С большим трудом Зефирине удалось наконец упрятать растрепавшиеся волосы под расшитую жемчугом сетку.

– Но предупреждаю, мадам, что в тот день, когда вы запросите пощады, когда на коленях станете молить меня, взывая к моему великодушию, к моей любви, вот тогда наступит мой час, и ответом вам будет не слово прощения, а моя месть. Это будет мой реванш!

Карета тем временем остановилась. В полном молчании Фульвио открыл дверцу и легко выпрыгнул.

Оставшись одна, Зефирина с сильно бьющимся сердцем откинулась на спинку.

"Что он хотел сказать этой угрозой? Может, не следовало вести себя с ним так вызывающе?"

По спине пробежал холодок, когда она вспомнила только что пережитую ею сцену.

Может быть, вместо того, чтобы отталкивать князя Фарнелло, откровенно издеваться над ним, стоило проявить больше дипломатии, подчиниться, тем более что неожиданно приобретенный ею опыт, оказался далеко не неприятным, а в крайнем случае показать себя испуганной или умоляющей.

Испуганной Зефирина и вправду была. Ведь это впервые в жизни у нее возникли такие отношения с мужчиной.

Целомудренные поцелуи Гаэтана не шли ни в какое сравнение с этой дикой страстью.

Зефирина была поглощена случившимся.

Она все еще ощущала вкус губ Фульвио, овладевших ее губами.
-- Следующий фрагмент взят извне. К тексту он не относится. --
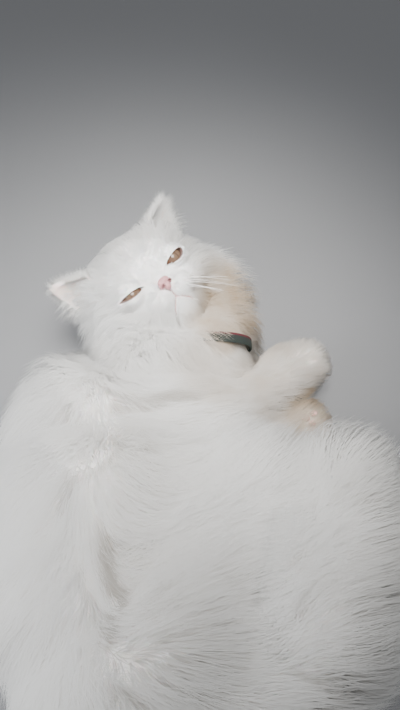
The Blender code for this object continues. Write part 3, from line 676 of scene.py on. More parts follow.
NOSE_PARTS = [  # (centre, radii)
    ((0.0, 0.0448, -0.0100), (0.0060, 0.0040, 0.0036)),  # pad
    ((0.0, 0.0450, -0.0150), (0.0030, 0.0038, 0.0042)),  # foot
    ((0.0038, 0.0448, -0.0126), (0.0030, 0.0040, 0.0027)),  # wing
]
NOSTRIL = (0.0040, 0.0484, -0.0132)
NOSTRIL_RADII = (0.0018, 0.0028, 0.0011)
NOSTRIL_SHADE = (0.0019, 0.0024, 0.0014)  # how far the painted shade in it reaches
NOSTRIL_SLANT = math.radians(35)
NOSTRIL_SET_BACK = np.array((0, 0.0012, 0))  # the middle of its painted shade, from its own
NOSE_VOXEL = 0.00035


def nose_shape(bm):
    for centre, radii in NOSE_PARTS:
        add_pair(bm, centre, radii)


def nostril_shape(side):
    def shape(bm):
        place = Matrix.Translation((side * NOSTRIL[0], *NOSTRIL[1:]))
        place = place @ Matrix.Rotation(side * NOSTRIL_SLANT, 4, "Y")
        place = place @ Matrix.Diagonal((*NOSTRIL_RADII, 1))
        bmesh.ops.create_icosphere(bm, subdivisions=3, radius=1, matrix=place)

    return shape


def nose_material():
    material, tree, shader = new_material("nose_finish", (0.70, 0.42, 0.40), 0.42)
    cloud = grain(tree, "TexNoise", 320.0)
    colour = blend(tree, cloud, (0.47, 0.20, 0.21), (0.59, 0.31, 0.32))
    # Painted shade inside and round the nostrils.
    colour = blend(tree, read_value(tree, "nostril"), colour, (0.09, 0.035, 0.035))
    cells = grain(tree, "TexVoronoi", 1500.0)
    finish(tree, shader, colour, cells, 0.00012, 0.6, Coat_Weight=0.25, Coat_Roughness=0.3)
    return material


def build_nose():
    nose = fuse(shaped("nose_pad", nose_shape), NOSE_VOXEL, 4)
    for side in (1, -1):
        combine(nose, "DIFFERENCE", shaped("nostril", nostril_shape(side)))
    local = vertex_array(nose.data)
    local[:, 0] = np.abs(local[:, 0])
    # The painted shade of the nostrils, greatest a little behind each one.
    away = (local - NOSTRIL + NOSTRIL_SET_BACK) / NOSTRIL_SHADE
    set_value(nose.data, "nostril", bell(length(away), 1.0))
    nose.data.transform(HEAD_MATRIX)
    dress(nose, nose_material(), "nose_skin", "nose")


build_nose()

# ---------------------------------------------------------------- ears
# Two pointed cups of thin skin, bare and pink inside, furred outside and along the rim. Each is
# a leaf with a smaller leaf cut out of its front, rooted in the mound of the ear.

EARS = {  # root, tip
    1: (Vector((0.0455, 0.0025, 0.0305)), Vector((0.0665, 0.0015, 0.0570))),
    -1: (Vector((-0.0465, 0.003, 0.0285)), Vector((-0.0705, 0.003, 0.0495))),
}
EAR_HALF_WIDTH = {1: 0.0200, -1: 0.0190}
EAR_HALF_DEPTH = 0.0100
EAR_SUNK = 0.55
EAR_POINT = 0.7
EAR_HOLLOW = (0.86, 0.0058, 0.96)  # size, shift forward and reach of the cup in the leaf
EAR_FLARE = math.radians(42)
EAR_VOXEL = 0.0006


def ear_frame(side):
    """Axes of one ear: across the cup, out through its mouth, and up to its tip."""
    base, tip = EARS[side]
    up = (tip - base).normalized()
    mouth = Vector((side * math.sin(EAR_FLARE), math.cos(EAR_FLARE), 0))
    mouth = (mouth - up * mouth.dot(up)).normalized()
    turn = Matrix((mouth.cross(up), mouth, up)).transposed()
    return base, turn, (tip - base).length


def ear_leaf(side, scale=1.0, forward=0.0, reach=1.0):
    """A pointed leaf, the outer form of the ear or, smaller and further forward, its hollow."""

    def shape(bm):
        base, turn, height = ear_frame(side)
        bmesh.ops.create_uvsphere(bm, u_segments=48, v_segments=32, radius=1)
        for vert in bm.verts:
            rise = (vert.co.z + EAR_SUNK) / (1 + EAR_SUNK)
            girth = vert.co.xy.length
            taper = scale * (1 - rise) ** EAR_POINT / girth if 1 > rise > 0 else scale
            flat = Vector((vert.co.x * EAR_HALF_WIDTH[side], vert.co.y * EAR_HALF_DEPTH, 0))
            vert.co = base + turn @ (flat * taper + Vector((0, forward, rise * height * reach)))

    return shape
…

Ей снова вспомнился поцелуй незнакомца в королевском "Золотом лагере". И как всегда это воспоминание заставляло трепетать. Но какая связь может быть между пережитым тогда и надменным Леопардом? "Впредь вы будете значить не больше, чем какая-нибудь коза на лугу!"
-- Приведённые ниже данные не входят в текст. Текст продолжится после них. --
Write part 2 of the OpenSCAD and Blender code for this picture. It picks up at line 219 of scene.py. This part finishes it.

Как он это произнес! С каким высокомерием! С каким презрением!

Дрожащими руками Зефирина завязала тесемки своего плаща с собольим воротником.

Дверца кареты распахнулась. Паоло раздвинул атласные занавески. По его непроницаемому лицу Зефирина не смогла понять, слышал ли верный слуга князя ее крики о помощи.
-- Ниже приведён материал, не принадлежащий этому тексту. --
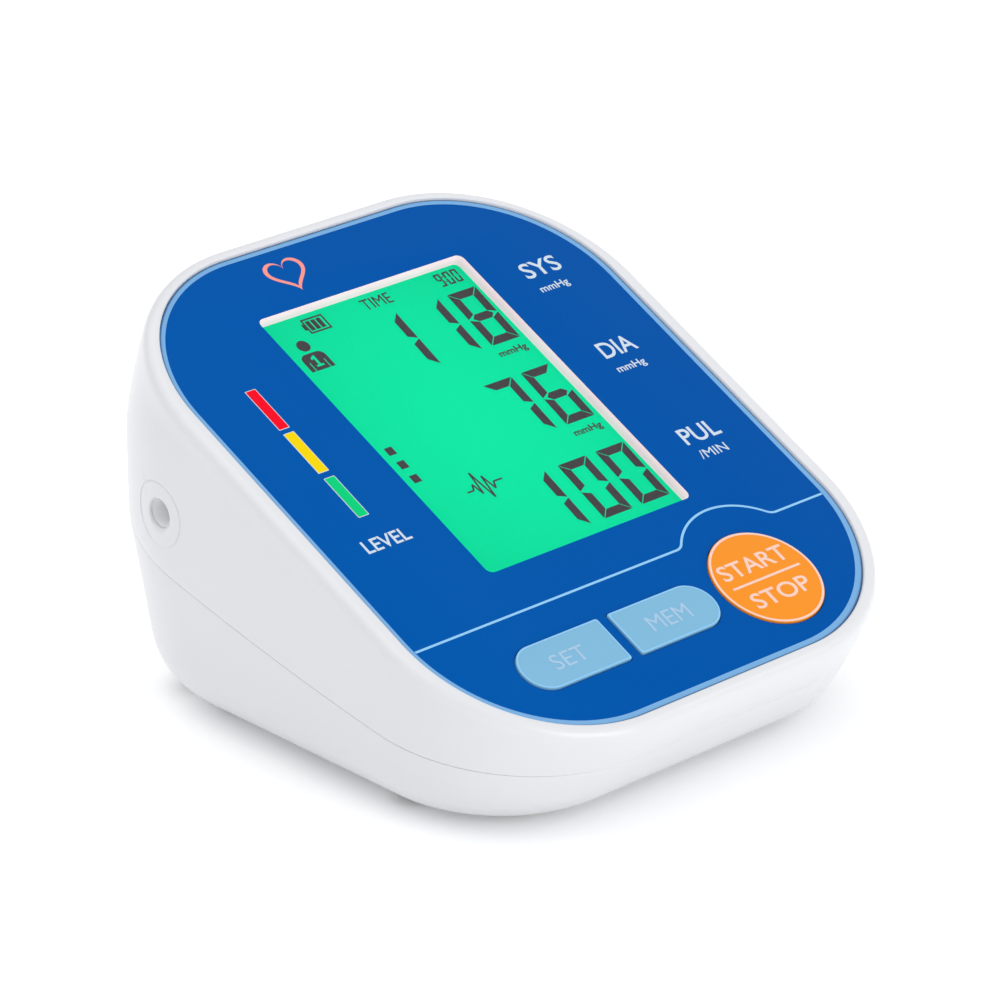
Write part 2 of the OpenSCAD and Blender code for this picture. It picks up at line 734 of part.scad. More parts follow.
// socket for the cuff's hose, seated in the left wall
module air_port() color([0.95, 0.95, 0.95])
  difference() {
    union() {
      rod_x(port_r, -side_x + 0.75, port_inner_x, port_y, port_z);
      rod_x(5, wall - side_x + 1.55, wall - side_x + 2.8, port_y, port_z);
      rod_x(barb_r, port_inner_x - 0.5, port_inner_x + 4.8, port_y, port_z);
    }
    rod_x(port_d / 2, -side_x - 1, port_inner_x - 0.8, port_y, port_z);
    rod_x(barb_bore_r, -50, -38, port_y, port_z);
  }

module port_hose() color([0.85, 0.85, 0.82, 0.8])
  straight_hose([port_inner_x + 0.05, port_y, port_z], [0, 90, 0],
                manifold_x - manifold_s / 2 - port_inner_x - 0.1);

module pump_hose() color([0.85, 0.85, 0.82, 0.8])
  straight_hose([manifold_x + manifold_s / 2 + 0.05, port_y, port_z], [0, 90, 0],
                head_x - 11.1 - manifold_x - manifold_s / 2);

valve_route = [
  [nozzle_x, valve_y, valve_z[1] - 1.15],
  [nozzle_x, valve_y, valve_z[1] + 1],
  [nozzle_x, valve_y, port_z - 8.5],
  [manifold_x, port_y, port_z - 10],
  [manifold_x, port_y, port_z - 6],
  [manifold_x, port_y, port_z - manifold_s / 2 - 0.05]
];

module valve_hose() color([0.85, 0.85, 0.82, 0.8])
  sweep_tube(route(valve_route, 8), hose_d / 2, hose_bore / 2 + 0.1, 12, [0, 1, 0]);

// from the manifold's front barb to the sensor under the board
function face_point(x, v, n) =
  [x, -key_row_y + v * cos(face_tilt) - n * sin(face_tilt), key_row_z + v * sin(face_tilt) + n * cos(face_tilt)];

sensor_end = face_point(-30.65, 40, board_low - 3);
sensor_route = [
  [manifold_x, port_y - manifold_s / 2 - 0.1, port_z],
  [manifold_x, port_y - 9, port_z],
  [manifold_x, port_y - 18, port_z],
  [sensor_end[0] - 15, sensor_end[1], sensor_end[2]],
  [sensor_end[0] - 5.5, sensor_end[1], sensor_end[2]],
  sensor_end
];

module sensor_hose() color([0.85, 0.85, 0.82, 0.8])
  sweep_tube(route(sensor_route, 14), hose_d / 2, hose_bore / 2 + 0.1, 12, [0.13, 0.31, 1]);

// ---------- power ----------

module dc_socket() color([0.12, 0.12, 0.13])
  difference() {
    union() {
      bar([36, socket_y - 4.6, socket_z - 4.6], [48.0, socket_y + 4.6, socket_z + 4.6]);
      rod_x(socket_sleeve_r, 47, socket_mouth, socket_y, socket_z);
    }
    difference() {
      rod_x(socket_r, socket_mouth - socket_depth, socket_mouth + 2, socket_y, socket_z);
      rod_x(socket_pin_r, socket_mouth - socket_depth - 0.5, socket_mouth - 1.7, socket_y, socket_z);
    }
  }

// cells lie side by side, every second one turned round
module battery_cells() color([0.75, 0.76, 0.78])
  for (i = [0:3]) let (x = (i - 1.5) * cell_pitch, up = i % 2) {
    rod_y(cell_r, x, cell_y0 + (up ? 1 : 0), cell_y0 + cell_l - (up ? 0 : 1), cell_z);
    rod_y(2.75, x, up ? cell_y0 : cell_y0 + cell_l - 1 - eps, up ? cell_y0 + 1 + eps : cell_y0 + cell_l, cell_z);
  }

module battery_springs() color("silver")
  for (i = [0, 1, 2, 3]) let (x = (i - 1.5) * cell_pitch, up = i % 2)
    sweep(up ? coil(x, cell_y0 + cell_l + 0.35, cavity_back - 0.75, cell_z, 3.4, 1, 20)
             : coil(x, cavity_front + 0.75, cell_y0 - 0.35, cell_z, 3.4, 3, 48), 0.3, 6, [0, 1, 0]);

module battery_plates() color("silver")
  for (s = [0, 1], i = [0:3]) let (x = (i - 1.5) * cell_pitch, y = s ? cavity_back - 0.4 : cavity_front + 0.05)
    bar([x - 4.5, y, cell_z - 5], [x + 4.5, y + 0.35, cell_z + 5.5]);

// a pair of wires side by side along one route
module wire_pair(p, gap, r, up) {
  for (s = [-0.5, 0.5]) sweep([for (q = route(p, 12)) q + s * gap], r, 8, up);
}

battery_wire_route = [[20, -13.8, 16], [20, -15.5, 16], [20, -21, 16], [20, -25, 12], [20, -25, 17], [20, -25, 20.8]];
module battery_wires() color("firebrick")
  wire_pair(battery_wire_route, [1.8, 0, 0], 0.6, [1, 0, 0.1]);

pump_wire_route = [[motor_x[1] + 0.1, 30, 33], [33.2, 30, 33], [37, 30, 33], [37, 22, 40], [31.5, 22, 42], [30.4, 22, 43.1]];
module pump_wires() color("black")
  wire_pair(pump_wire_route, [0, 1.1, 1.1], 0.55, [0, 1, 1]);

valve_wire_route = [[valve_x, 21.4, 14], [valve_x, 19, 14], [valve_x, 8, 14], [-31.5, -3.5, 20],
                    [-31.5, -3.5, 30.4], [-31.5, -3.5, 31.8]];
module valve_wires() color("royalblue")
  wire_pair(valve_wire_route, [1.3, 0, 0], 0.5, [1, 1, 0]);

socket_wire_route = [[35.9, 13, 30], [34, 13, 30], [30, 13, 30], [28.5, 13, 33], [28.5, 13, 37.5], [28.5, 13, 39.1]];
module socket_wires() color("black")
  wire_pair(socket_wire_route, [0, 1.6, 0], 0.55, [0, 1, 0]);

// ---------- output ----------

upper_housing();
lower_housing();
battery_door();
front_panel();
display_window();
set_button();
mem_button();
start_button();
display_glass();
display_frame();
light_guide();
backlight_leds();
display_connector();
main_board();
board_chips();
board_parts();
crystal();
capacitors();
buzzer();
switch_bodies();
set_plunger();
mem_plunger();
start_plunger();
pressure_sensor();
pump_motor();
pump_magnets();
pump_rotor();
pump_crankcase();
pump_diaphragm();
pump_cover();
pump_clamp();
pump_clamp_screws();
valve_yoke();
valve_coil();
valve_core();
valve_spring();
valve_nozzle();
air_manifold();
slow_leak_valve();
air_port();
port_hose();
pump_hose();
valve_hose();
sensor_hose();
dc_socket();
battery_cells();
battery_springs();
battery_plates();
battery_wires();
pump_wires();
valve_wires();
socket_wires();
rubber_feet();
case_screws();
board_screws();
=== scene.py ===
"""Visual model of a desktop upper arm blood pressure monitor, built round its CAD frame."""
import json
import math
import bmesh
import bpy
from mathutils import Matrix, Vector
from mathutils.bvhtree import BVHTree


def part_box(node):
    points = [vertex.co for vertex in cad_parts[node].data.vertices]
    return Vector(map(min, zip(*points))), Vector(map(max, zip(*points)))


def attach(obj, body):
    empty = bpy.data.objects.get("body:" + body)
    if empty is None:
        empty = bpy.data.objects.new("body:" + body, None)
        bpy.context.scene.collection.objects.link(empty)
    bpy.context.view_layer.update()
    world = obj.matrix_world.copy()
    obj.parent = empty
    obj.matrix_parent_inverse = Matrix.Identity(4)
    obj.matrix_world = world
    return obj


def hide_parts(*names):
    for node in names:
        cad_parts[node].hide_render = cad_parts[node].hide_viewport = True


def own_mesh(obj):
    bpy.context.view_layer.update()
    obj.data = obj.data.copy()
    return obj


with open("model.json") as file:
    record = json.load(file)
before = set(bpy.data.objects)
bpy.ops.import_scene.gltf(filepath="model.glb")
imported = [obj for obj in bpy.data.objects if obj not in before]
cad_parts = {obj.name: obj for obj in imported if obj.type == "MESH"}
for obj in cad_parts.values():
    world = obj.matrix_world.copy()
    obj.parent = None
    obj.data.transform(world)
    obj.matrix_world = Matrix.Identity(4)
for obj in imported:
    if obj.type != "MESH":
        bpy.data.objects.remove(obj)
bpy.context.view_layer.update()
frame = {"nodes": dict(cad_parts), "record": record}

# ---------- driving dimensions, in millimetres ----------

MM = 0.001
TILT = math.radians(26)
KEY_ROW = Vector((0, -37.6, 26.5))      # the face's origin, on the row of keys
WALL = 2.2

RIM_W, RIM_L, RIM_R = 100.6, 116.1, 32.0
RIM_MID = 40.25
RIM_TOP = 0.6
RIM_FOOT = -4.4                          # where the rim's straight skirt ends
PANEL_W, PANEL_L, PANEL_R = 94.0, 110.6, 28.0
PANEL_MID = 40.5
PANEL_T = 1.2
DECK_LOW = -2.8

BACK_Y = 53.1
SIDE_X, LOW_X = 51.2, 48.2
LOW_BACK, LOW_FRONT = 52.9, -47.8
BACK_R, FRONT_R = 28.5, 27.0
POST_R = 27.0                            # plan radius of the upper back corners
POST_LOW, POST_HIGH = 33.5, 50.5
BASE_Z, BASE_ROUND = 1.0, 12.0
PART_R, PART_Y, PART_Z = 468.0, -106.5, 476.6
PART_GAP = 0.06
LIP = 0.1                                # rounding of both edges at the parting line
RABBET = 0.4                             # depth of the outer lip that hides the joint
RIM_CUT, RIM_RISE = 1.65, 2.3            # how far the rim's crown comes in and rises

BOX_X, BOX_FRONT, BOX_BACK = 31.6, -13.6, 46.2
BOX_LOW, BOX_MID, BOX_TOP = 1.6, 8.2, 19.6
DOOR_X, DOOR_FRONT, DOOR_TOP = 31.0, -13.0, 2.9
DOOR_GAP = 0.15
PAST_BACK = 70                           # beyond the case, for slots that run out of it

WINDOW_W, WINDOW_L, WINDOW_R = 45.5, 62.2, 1.3
WINDOW_MID = 50.9
SET_X, MEM_X, START_X = -22.5, -0.2, 22.1
KEY_L, KEY_H = 20.0, 9.2
START_R = 10.0
KEY_PROUD = 0.3
POLARISER_TOP = -2.0                     # front of the lit display, inside the window

PORT = Vector((-51.2, 28.3, 38.7))
SOCKET = Vector((51.2, 15.0, 32.5))
UP, LEFT, RIGHT = Vector((0, 0, 1)), Vector((-1, 0, 0)), Vector((1, 0, 0))

FACE = Matrix.Translation(KEY_ROW * MM) @ Matrix.Rotation(TILT, 4, "X") @ Matrix.Scale(MM, 4)
WORLD = Matrix.Scale(MM, 4)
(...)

– Монсеньор ожидает вашу милость… – только и вымолвил Паоло.

Он протянул руку, помогая молодой женщине выйти из кареты.

Ей хотелось сказать в ответ, что она не находится в подчинении монсеньора, но, поразмыслив, решила не посвящать слуг.

Сделав над собой усилие, Зефирина придала лицу бесстрастное выражение, такое, какое собиралась впредь напускать на себя в присутствии князя Фарнелло, и спустилась со ступенек кареты.

И тут же услышала восторженный возглас:

– Ах, миледи… Какой приятный сюрприз!

С очаровательной грацией Зефирина улыбнулась.